As the film progresses, we learn more about this man and the reasons for his turbulent emotional state by seeing him making self destructive and unexpected choices in his relationships with other people. Gradually we learn that that things are not always as they first seem and context for his seemingly strange behavior becomes more clear. During the course of the film, he interacts with a homeless man, his handsome upstairs neighbor and girlfriend, an interesting bartender, and an old friend who is now ill, as well as see flashbacks of scenes with his former lover.

The story unfolds weaving back and forth in time rather than in a straight forward fashion. This causes a couple of red-herrings in terms of how the viewer learns about Charlie's situation and mental state. But by the end of the film, his story becomes heart breakingly clear.

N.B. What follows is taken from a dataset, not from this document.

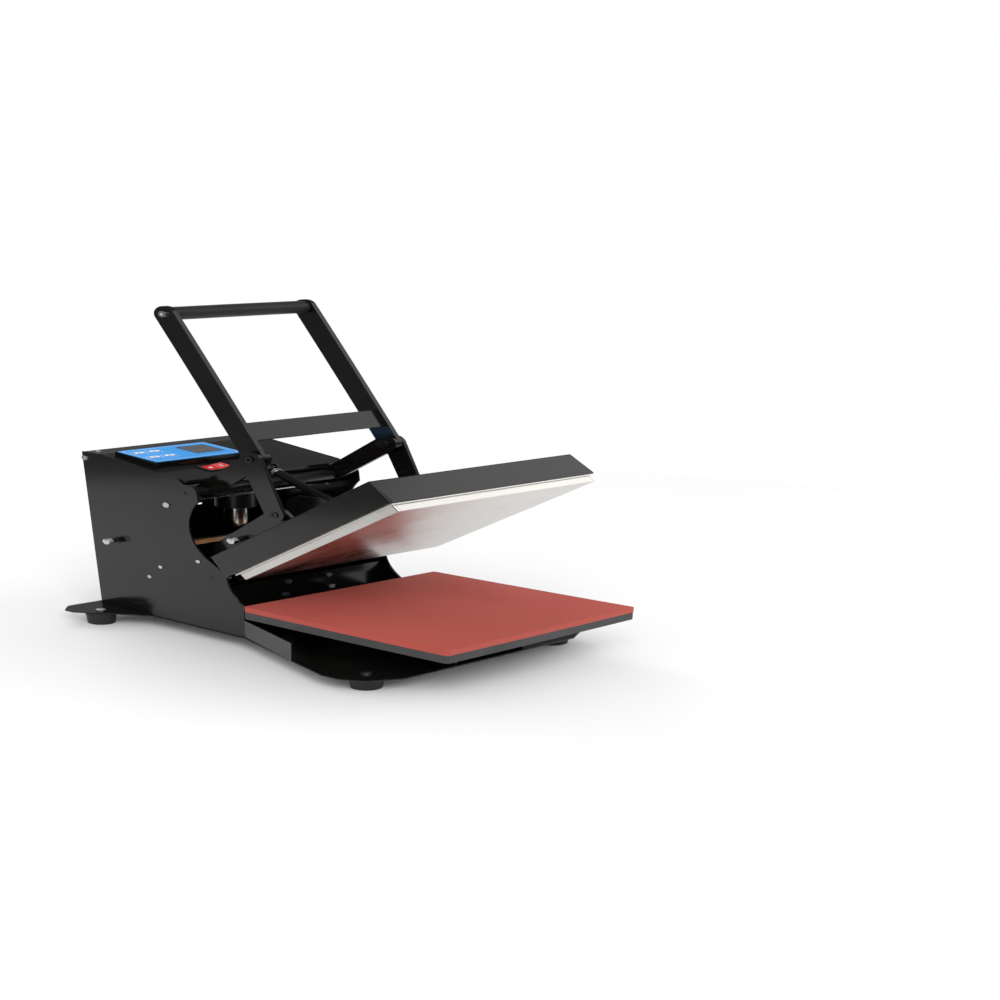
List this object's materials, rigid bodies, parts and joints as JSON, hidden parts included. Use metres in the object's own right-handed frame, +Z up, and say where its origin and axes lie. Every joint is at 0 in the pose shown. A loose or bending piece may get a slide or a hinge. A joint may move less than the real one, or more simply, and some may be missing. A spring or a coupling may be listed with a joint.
{
  "type": "clamshell heat press",
  "caption": "Clamshell heat press standing open: square heated platen on a hinged carriage, toggle lever with cross grip, padded lower platen on a sheet-metal frame",
  "frame": {"origin": "bottom centre of the bounding box of the whole press, standing open on its feet", "axes": "+Z up, -Y towards the operator, +X to the right as the front is seen from behind the lower platen; the platen hinge runs along X"},
  "size_m": [0.47, 0.77, 0.907],
  "materials": {
    "black_powder_coat": "semi-gloss black powder coat",
    "zinc_steel": "bright zinc plate",
    "yellow_zinc": "yellow zinc plate",
    "black_oxide": "blackened steel",
    "steel": "turned steel",
    "chrome": "polished chrome",
    "aluminium": "machined and brushed",
    "cast_aluminium": "cast, dark grey",
    "silicone": "brick-red silicone sponge",
    "rubber": "matt black rubber",
    "coil_cover": "matt black",
    "blue_film": "sky-blue printed film",
    "display": "grey display glass",
    "button_film": "blue film over a dome",
    "board": "green circuit board",
    "black_plastic": "moulded black plastic",
    "red_plastic": "translucent red",
    "insulation": "woven ceramic board",
    "grip": "fine black foam rubber"
  },
  "bodies": {
    "frame": {"base_plate": "black_powder_coat", "side_plate_left": "black_powder_coat", "side_plate_right": "black_powder_coat", "rear_cover": "black_powder_coat", "top_cover": "black_powder_coat", "cross_plate": "black_powder_coat", "front_beam": "black_powder_coat", "stop_bar": "yellow_zinc", "magnet_core": "chrome", "magnet_coil": "coil_cover", "magnet_hanger": "zinc_steel", "hinge_shaft": "black_oxide", "lever_shaft": "black_oxide", "shaft_collars": "black_oxide", "torsion_springs": "steel", "lower_platen": "cast_aluminium", "silicone_mat": "silicone", "lower_support": "black_powder_coat", "rubber_feet": "rubber", "foot_screws": "zinc_steel", "frame_screws": "zinc_steel", "frame_bolts": "zinc_steel", "control_case": "black_powder_coat", "control_faceplate": "blue_film", "display_window": "display", "control_board": "board", "rocker_bezel": "black_plastic", "power_inlet": "black_plastic", "fuse_holder": "black_plastic", "relay": "black_plastic"},
    "carriage": {"platen_housing": "black_powder_coat", "heat_platen": "aluminium", "heating_element": "steel", "insulation_board": "insulation", "carrier_arm_left": "black_powder_coat", "carrier_arm_right": "black_powder_coat", "hinge_tube": "black_powder_coat", "armature_plate": "zinc_steel", "damper_rib": "black_powder_coat", "carriage_bolts": "zinc_steel"},
    "lever": {"lever_plate_left": "black_powder_coat", "lever_plate_right": "black_powder_coat", "handle_arm_left": "black_powder_coat", "handle_arm_right": "black_powder_coat", "crossbar": "black_powder_coat", "joint_bolts": "black_oxide", "grip_rod": "steel", "grip_sleeve": "grip", "grip_screws": "zinc_steel"},
    "toggle_links": {"toggle_link_left": "black_powder_coat", "toggle_link_right": "black_powder_coat", "toggle_pins": "black_oxide"},
    "damper_tube": {"damper_cylinder": "black_powder_coat"},
    "damper_piston": {"damper_rod": "chrome"},
    "rocker_body": {"rocker": "red_plastic"},
    "button_1_body": {"button_1": "button_film"},
    "button_2_body": {"button_2": "button_film"},
    "button_3_body": {"button_3": "button_film"},
    "button_4_body": {"button_4": "button_film"}
  },
  "joints": [
    {"name": "handle_pivot", "type": "hinge", "parent": "frame", "child": "lever", "pos_m": [0, 0.145, 0.418], "axis": [1, 0, 0], "range_deg": [0, 71.18], "stiffness_Nm_per_rad": 55, "springref_deg": -24.69},
    {"name": "platen_hinge", "type": "hinge", "parent": "frame", "child": "carriage", "pos_m": [0, 0.093, 0.193], "axis": [1, 0, 0], "range_deg": [0, 41]},
    {"name": "toggle_pivot", "type": "hinge", "parent": "lever", "child": "toggle_links", "pos_m": [0, 0.0305, 0.526], "axis": [1, 0, 0], "range_deg": [-111.19, 0]},
    {"name": "damper_pivot", "type": "hinge", "parent": "frame", "child": "damper_tube", "pos_m": [-0.0115, 0.135, 0.462], "axis": [1, 0, 0], "range_deg": [0, 12.2]},
    {"name": "damper_slide", "type": "slide", "parent": "damper_tube", "child": "damper_piston", "axis": [0, -0.8781, -0.4784], "range_m": [0, 0.14272]},
    {"name": "power_rocker", "type": "hinge", "parent": "frame", "child": "rocker_body", "pos_m": [-0.058, 0.198, 0.45955], "axis": [0, 0.9782, 0.2078], "range_deg": [0, 16]},
    {"name": "button_1_press", "type": "slide", "parent": "frame", "child": "button_1_body", "axis": [0, 0.1426, -0.9898], "range_m": [0, 0.0008], "stiffness_N_per_m": 200},
    {"name": "button_2_press", "type": "slide", "parent": "frame", "child": "button_2_body", "axis": [0, 0.1426, -0.9898], "range_m": [0, 0.0008], "stiffness_N_per_m": 200},
    {"name": "button_3_press", "type": "slide", "parent": "frame", "child": "button_3_body", "axis": [0, 0.1426, -0.9898], "range_m": [0, 0.0008], "stiffness_N_per_m": 200},
    {"name": "button_4_press", "type": "slide", "parent": "frame", "child": "button_4_body", "axis": [0, 0.1426, -0.9898], "range_m": [0, 0.0008], "stiffness_N_per_m": 200}
  ],
  "couplings": [
    {"joint": "platen_hinge", "follows": "handle_pivot", "ratio": 0.576},
    {"joint": "toggle_pivot", "follows": "handle_pivot", "ratio": -1.562},
    {"joint": "damper_pivot", "follows": "handle_pivot", "ratio": 0.17121},
    {"joint": "damper_slide", "follows": "handle_pivot", "m_per_rad": 0.11487}
  ]
}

A number of well known urban legends are woven into the story (hence, Urbania) and they intersect the Charlie's story at various intervals. These range from the man who loses a kidney during a one night stand, to finding a rat in a hot dog bun. When the poodle makes an appearance we know exactly where it's headed.

The director managed to beautifully capture a number of scenes with those quiet moments that tell us volumes more about the interior lives of the characters than pages of dialog can. Dan Futterman is nothing short of amazing. He manages to carry the film and make difficult emotional transitions seem natural.

Overall, this film easily captures a spot in my top ten (and it's near the top!)